▸ **GIVEN TASK**: Search the data below for the word "handed" and copy each line that holds it.

▸ **RECORDED INFORMATION**:
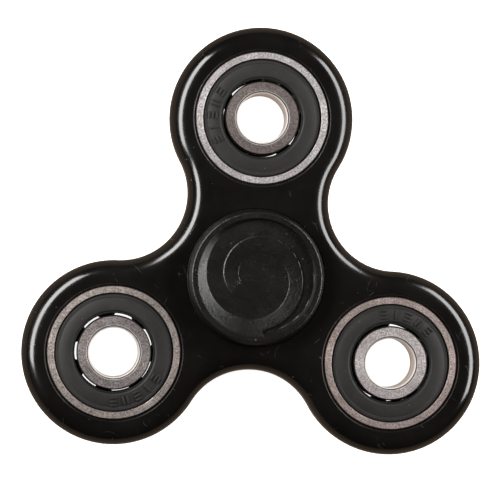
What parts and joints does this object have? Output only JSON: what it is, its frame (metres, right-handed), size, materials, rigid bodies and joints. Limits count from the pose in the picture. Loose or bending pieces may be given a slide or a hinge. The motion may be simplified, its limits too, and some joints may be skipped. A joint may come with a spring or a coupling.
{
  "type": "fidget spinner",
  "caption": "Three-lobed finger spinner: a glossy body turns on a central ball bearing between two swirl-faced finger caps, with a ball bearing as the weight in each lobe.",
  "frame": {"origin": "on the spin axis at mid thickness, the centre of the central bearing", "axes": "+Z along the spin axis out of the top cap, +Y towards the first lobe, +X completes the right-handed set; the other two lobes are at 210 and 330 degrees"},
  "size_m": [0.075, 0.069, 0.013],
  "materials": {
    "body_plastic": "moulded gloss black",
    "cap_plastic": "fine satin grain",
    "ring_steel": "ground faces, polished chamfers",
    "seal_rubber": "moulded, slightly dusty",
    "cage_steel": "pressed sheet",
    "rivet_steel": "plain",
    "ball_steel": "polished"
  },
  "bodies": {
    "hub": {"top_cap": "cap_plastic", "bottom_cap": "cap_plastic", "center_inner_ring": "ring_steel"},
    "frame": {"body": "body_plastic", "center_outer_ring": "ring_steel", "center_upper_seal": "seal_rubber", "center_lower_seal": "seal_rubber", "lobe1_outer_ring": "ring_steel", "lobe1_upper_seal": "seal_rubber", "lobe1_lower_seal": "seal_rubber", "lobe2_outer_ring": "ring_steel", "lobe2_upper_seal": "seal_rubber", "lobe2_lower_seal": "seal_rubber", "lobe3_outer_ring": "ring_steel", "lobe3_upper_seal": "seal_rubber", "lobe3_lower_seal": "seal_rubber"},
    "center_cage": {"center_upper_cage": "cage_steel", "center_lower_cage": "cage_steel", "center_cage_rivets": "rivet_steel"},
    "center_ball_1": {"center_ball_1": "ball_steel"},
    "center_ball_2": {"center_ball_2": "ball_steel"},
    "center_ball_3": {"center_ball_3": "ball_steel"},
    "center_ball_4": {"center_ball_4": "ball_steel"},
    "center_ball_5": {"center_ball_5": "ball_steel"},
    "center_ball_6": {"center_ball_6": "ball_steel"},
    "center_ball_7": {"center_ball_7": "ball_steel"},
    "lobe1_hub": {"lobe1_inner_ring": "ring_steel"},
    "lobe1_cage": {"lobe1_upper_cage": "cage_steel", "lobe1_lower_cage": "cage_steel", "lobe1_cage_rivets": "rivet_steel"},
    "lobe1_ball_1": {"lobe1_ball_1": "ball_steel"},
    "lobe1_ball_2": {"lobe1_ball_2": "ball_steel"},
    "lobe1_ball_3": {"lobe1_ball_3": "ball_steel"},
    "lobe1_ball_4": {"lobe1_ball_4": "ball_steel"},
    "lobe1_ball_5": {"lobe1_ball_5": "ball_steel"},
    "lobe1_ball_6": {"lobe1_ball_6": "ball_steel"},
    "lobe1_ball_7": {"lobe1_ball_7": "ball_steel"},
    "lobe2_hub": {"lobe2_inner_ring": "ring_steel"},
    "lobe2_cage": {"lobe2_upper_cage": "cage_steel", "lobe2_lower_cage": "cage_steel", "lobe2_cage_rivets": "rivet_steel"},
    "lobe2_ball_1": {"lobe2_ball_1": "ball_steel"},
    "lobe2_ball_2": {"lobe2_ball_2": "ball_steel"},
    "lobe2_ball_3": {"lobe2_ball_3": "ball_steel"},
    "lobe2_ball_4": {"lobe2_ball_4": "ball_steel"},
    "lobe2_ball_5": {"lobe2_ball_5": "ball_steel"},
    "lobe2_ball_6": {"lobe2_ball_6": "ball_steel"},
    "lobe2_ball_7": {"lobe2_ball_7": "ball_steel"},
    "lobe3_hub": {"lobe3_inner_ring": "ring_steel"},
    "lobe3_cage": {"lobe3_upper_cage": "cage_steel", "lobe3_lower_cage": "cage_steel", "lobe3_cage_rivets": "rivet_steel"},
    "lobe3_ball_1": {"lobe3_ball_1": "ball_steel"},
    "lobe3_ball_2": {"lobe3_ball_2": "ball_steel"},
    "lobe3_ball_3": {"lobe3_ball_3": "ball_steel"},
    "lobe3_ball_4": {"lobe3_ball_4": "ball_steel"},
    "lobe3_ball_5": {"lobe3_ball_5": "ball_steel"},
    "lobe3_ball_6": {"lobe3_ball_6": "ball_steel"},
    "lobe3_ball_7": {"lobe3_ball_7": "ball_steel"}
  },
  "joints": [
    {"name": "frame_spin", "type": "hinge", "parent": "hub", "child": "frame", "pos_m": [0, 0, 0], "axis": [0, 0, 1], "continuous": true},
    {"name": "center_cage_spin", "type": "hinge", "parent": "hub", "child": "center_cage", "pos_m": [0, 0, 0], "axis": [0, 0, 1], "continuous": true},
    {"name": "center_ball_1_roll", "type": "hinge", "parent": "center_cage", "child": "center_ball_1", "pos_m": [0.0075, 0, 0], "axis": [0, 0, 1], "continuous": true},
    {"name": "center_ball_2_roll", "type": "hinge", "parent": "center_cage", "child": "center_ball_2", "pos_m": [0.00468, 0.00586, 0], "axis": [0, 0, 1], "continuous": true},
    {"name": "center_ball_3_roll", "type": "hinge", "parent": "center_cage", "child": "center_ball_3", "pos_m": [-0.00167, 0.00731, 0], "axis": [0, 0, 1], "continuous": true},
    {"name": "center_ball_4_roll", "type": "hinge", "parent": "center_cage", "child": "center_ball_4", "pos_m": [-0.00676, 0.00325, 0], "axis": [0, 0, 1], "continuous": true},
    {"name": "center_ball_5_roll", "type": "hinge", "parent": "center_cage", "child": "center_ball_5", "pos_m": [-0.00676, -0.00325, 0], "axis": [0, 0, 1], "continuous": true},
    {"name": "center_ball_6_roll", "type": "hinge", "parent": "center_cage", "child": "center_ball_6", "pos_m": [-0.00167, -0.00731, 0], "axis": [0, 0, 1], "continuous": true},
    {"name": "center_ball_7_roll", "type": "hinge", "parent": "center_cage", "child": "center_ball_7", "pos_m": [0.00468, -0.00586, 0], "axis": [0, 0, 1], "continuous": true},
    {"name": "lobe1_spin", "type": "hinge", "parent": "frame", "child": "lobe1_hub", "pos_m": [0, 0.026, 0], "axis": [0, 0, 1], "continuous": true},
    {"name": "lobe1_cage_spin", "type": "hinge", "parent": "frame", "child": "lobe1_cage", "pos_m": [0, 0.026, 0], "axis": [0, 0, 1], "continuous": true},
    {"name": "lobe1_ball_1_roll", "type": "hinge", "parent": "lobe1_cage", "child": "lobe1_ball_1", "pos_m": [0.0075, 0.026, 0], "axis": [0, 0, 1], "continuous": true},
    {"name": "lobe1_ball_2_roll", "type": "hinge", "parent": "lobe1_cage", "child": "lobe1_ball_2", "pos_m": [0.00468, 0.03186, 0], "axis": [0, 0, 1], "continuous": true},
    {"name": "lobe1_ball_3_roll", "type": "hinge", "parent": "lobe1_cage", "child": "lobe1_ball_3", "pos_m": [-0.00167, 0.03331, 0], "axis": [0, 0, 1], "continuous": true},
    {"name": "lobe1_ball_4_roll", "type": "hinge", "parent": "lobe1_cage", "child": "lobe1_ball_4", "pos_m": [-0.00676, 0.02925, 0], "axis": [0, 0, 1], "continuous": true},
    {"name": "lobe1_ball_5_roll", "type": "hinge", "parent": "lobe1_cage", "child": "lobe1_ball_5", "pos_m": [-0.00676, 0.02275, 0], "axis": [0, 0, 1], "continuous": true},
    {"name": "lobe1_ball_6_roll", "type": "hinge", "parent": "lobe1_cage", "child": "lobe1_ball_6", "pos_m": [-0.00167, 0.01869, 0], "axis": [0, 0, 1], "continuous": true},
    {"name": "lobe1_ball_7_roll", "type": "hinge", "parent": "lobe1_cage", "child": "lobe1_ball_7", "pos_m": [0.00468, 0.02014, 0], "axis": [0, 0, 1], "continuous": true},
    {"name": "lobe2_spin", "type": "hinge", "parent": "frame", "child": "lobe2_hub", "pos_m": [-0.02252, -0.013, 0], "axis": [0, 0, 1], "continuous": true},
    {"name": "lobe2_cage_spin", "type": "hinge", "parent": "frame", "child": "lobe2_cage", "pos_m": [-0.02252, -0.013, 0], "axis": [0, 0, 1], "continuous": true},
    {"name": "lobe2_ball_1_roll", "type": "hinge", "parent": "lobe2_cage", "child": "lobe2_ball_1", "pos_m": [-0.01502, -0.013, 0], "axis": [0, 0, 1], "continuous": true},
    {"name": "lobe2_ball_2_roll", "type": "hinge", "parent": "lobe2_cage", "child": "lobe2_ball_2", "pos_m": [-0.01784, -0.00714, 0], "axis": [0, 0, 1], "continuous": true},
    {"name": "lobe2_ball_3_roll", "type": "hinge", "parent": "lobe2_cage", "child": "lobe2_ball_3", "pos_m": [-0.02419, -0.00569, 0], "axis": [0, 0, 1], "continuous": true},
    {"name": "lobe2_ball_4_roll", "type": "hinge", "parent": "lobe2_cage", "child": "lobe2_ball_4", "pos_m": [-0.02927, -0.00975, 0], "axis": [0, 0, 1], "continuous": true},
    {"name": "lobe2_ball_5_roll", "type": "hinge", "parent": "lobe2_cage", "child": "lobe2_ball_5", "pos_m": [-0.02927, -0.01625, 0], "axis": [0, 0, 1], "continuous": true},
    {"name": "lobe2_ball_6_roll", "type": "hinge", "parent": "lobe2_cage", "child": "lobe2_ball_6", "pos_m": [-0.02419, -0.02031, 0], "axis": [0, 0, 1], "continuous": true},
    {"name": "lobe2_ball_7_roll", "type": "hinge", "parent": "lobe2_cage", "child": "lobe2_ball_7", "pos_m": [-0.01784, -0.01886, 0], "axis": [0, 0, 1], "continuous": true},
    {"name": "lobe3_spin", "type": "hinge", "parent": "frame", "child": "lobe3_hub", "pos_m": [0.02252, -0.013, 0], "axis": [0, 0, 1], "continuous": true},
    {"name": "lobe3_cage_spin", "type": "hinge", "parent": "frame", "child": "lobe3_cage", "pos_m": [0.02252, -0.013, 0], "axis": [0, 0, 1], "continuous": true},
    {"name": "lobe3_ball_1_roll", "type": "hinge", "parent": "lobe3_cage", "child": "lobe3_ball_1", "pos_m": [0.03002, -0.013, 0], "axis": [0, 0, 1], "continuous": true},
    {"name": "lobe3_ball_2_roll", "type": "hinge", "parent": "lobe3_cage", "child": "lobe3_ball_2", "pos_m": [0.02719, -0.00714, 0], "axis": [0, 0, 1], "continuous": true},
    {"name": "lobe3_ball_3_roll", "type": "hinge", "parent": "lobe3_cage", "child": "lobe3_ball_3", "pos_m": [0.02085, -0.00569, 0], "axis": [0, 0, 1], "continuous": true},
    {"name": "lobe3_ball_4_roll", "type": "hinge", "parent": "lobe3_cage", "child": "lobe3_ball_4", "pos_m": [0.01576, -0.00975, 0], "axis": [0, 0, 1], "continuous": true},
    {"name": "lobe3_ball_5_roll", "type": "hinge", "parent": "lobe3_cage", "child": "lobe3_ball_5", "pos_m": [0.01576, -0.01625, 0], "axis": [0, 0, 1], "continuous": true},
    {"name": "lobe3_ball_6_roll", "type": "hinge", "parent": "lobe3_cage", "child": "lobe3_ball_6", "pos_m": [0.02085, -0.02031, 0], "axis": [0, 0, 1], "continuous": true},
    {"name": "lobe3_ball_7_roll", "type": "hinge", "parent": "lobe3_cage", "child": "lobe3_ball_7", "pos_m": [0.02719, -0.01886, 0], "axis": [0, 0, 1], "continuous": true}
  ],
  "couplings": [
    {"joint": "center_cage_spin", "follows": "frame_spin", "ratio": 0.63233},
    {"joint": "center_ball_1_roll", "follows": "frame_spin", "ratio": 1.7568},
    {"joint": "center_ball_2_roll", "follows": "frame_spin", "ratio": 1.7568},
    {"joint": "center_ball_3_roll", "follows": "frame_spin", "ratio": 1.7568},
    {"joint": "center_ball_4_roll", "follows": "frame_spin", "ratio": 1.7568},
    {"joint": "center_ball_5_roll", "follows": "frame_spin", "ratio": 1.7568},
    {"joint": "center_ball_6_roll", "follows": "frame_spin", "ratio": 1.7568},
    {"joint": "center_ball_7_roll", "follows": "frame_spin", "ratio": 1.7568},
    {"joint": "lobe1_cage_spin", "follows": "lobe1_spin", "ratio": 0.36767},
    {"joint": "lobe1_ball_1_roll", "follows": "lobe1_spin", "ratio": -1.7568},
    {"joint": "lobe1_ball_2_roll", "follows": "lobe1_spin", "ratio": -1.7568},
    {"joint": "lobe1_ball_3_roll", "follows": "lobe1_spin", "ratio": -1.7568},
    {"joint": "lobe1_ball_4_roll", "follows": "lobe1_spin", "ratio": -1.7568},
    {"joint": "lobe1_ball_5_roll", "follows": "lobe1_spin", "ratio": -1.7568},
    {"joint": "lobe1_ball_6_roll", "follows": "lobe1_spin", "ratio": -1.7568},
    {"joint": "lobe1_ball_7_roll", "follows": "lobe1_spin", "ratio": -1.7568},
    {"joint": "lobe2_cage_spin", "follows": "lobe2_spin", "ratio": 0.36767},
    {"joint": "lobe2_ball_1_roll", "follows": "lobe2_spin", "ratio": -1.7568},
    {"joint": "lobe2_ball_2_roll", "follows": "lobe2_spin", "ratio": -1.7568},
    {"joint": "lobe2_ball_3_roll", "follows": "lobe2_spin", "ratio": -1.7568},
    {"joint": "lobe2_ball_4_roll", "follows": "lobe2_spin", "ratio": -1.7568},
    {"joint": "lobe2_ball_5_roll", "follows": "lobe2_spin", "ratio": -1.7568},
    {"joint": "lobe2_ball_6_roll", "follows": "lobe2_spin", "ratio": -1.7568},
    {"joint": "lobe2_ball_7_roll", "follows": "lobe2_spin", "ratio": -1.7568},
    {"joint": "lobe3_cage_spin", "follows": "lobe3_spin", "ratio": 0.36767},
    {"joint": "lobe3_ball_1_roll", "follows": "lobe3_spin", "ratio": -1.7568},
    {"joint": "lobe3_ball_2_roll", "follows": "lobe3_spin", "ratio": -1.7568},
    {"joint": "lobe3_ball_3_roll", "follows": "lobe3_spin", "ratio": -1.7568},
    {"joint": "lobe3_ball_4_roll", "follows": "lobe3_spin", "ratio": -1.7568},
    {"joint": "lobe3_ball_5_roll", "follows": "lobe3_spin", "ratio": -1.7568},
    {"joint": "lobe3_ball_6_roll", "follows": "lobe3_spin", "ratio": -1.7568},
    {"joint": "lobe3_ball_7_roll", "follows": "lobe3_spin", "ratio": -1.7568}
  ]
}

▸ **OUTPUT FOR THIS TASK**:
What parts and joints does this object have? Output only JSON: what it is, its frame (metres, right-handed), size, materials, rigid bodies and joints. Limits count from the pose in the picture. Loose or bending pieces may be given a slide or a hinge. The motion may be simplified, its limits too, and some joints may be skipped. A joint may come with a spring or a coupling.
  "frame": {"origin": "on the spin axis at mid thickness, the centre of the central bearing", "axes": "+Z along the spin axis out of the top cap, +Y towards the first lobe, +X completes the right-handed set; the other two lobes are at 210 and 330 degrees"},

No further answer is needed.